Die Empörung seiner Anhänger und derer, die jetzt als Verfechter einer absoluten Meinungsfreiheit die Zensur seines Senders kritisieren, genoss er natürlich. Letztlich erzeugte er damit eine Stimmung, die ein latentes Gefühl davon entstehen ließ, dass hier in Deutschland doch nicht alles gesagt werden dürfe. An diesem Punkt kommt eine etwas verquere Massendynamik in Sachen der Meinungsfreiheit zustande. Man tut plötzlich so, als lebten wir in einer Diktatur, in der jeder unliebsame Gedanke gewaltsam zensiert wird. Zugegeben, manchmal gibt es Tendenzen dazu, andere Meinung zu unterbinden oder ihr kein Forum zu bieten. Aber mehr auch nicht. Zeitungen drucken halt was sie wollen, sie haben Hausrecht. Aber nicht alles wird vertuscht, manches wird nur sehr leise gesagt. Dieser Blog existiert ja auch und wird nicht zensiert. Überhaupt ist nicht alles, was kommuniziert werden kann - und ich wiederhole mich auf dieser Website seit geraumer Zeit -, gleich als Meinung im Sinne der Meinungsfreiheit (nach Artikel 5, Grundgesetz) garantiert. An selber Gesetzesstelle findet sich im Absatz 2 eine Beschränkung, die neuerdings immer gerne vergessen wird, wenn die Debatte darum einsetzt.

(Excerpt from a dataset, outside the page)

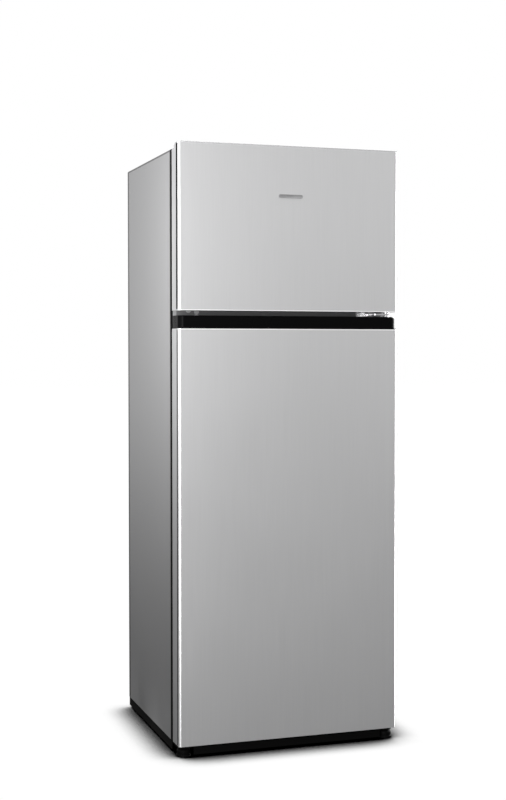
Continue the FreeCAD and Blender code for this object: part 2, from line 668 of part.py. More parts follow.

Die freie Meinung ist seit Jahren einem pervertierten rechten Gedankengut zum Opfer gefallen. Die neuen Rechten fingen plötzlich damit an zu behaupten, dass die Gesinnungsdiktatur am Ruder sei, weil man seine Meinung nicht mehr frei artikulieren dürfe. Es ging ihnen natürlich um bestimmte Sujets, wie zum Beispiel die Eugenik des Herrn Sarrazin oder die Verunglimpfung von Arbeitslosen und Ausländern anderer politischer Akteure. Pegida und AfD haben diese Taktik übernommen, nennen ihre Volksverhetzung eine Meinung, die im Grundgesetz garantiert sei, aber nicht gesagt werden dürfe. Ursprünglich kam dieser Ansatz von den Neonazis, die den Holocaust leugneten. Sie dürften das trotz Meinungsfreiheit nicht und sahen dahinter eine Diktatur der Alliierten. Die Meinungsfreiheit verkam bei ihnen zu einem Instrument, das in seiner radikalsten Form eine Gegnerin der Demokratie sei und nicht etwa ein Grundrecht derselbigen. Dieser Gedanke absolut freier Meinung ohne Grenzen ist in der gesellschaftlichen Mitte angekommen. Das sind Auswirkungen des allgemeinen Rechtsruckes. Aber eines ist klar, Beleidigung ist keine Meinung. Böhmermann hat im Rahmen künstlerischer Freiheit nicht beleidigt, aber er hat so einen Beigeschmack gelassen, wonach er es lächerlich fände, dass sein Reim nicht als Produkt der Meinungsfreiheit durchgehe. Das anzunehmen wäre fatal.
Übrigens finde ich, dass alle senilen Komiker, die als Trittbrettfahrer schlechte Lieder in Richtung Türkei trällern, irgendwie narzisstische Trockenwichser sind, denen nicht mal mehr einer abgeht, wenn sie auf Knopfdruck abgehen dürfen. Ihr findet diese Einschätzung beleidigend. Aber ich bitte recht schön, was kann ich denn dafür, wenn ich diese Meinung habe? Und die geht mir über alles. Meinungsfreiheit ist nun mal bitter, sie ist ein Schwerthieb. Und wenn dir das nicht passt, ja dich meine ich, ja genau du da, der da sitzt und liest, dann bist du eben das allerletzte Arschloch! Na, wie gefällt dir das? So viel muss dir meine Meinung doch wert sein. Was für eine schöne Welt, oder nicht? Kein Anstand, kein grundsätzliche Freundlichkeit und Gepflogenheit mehr, aber Hauptsache ein demokratisches Grundrecht so radikalisiert, dass daraus eine Tyrannei schlechter Manieren wird. Und das nennen wir dann die Verteidigung westlicher Werte gegen orientalische Feindbilder.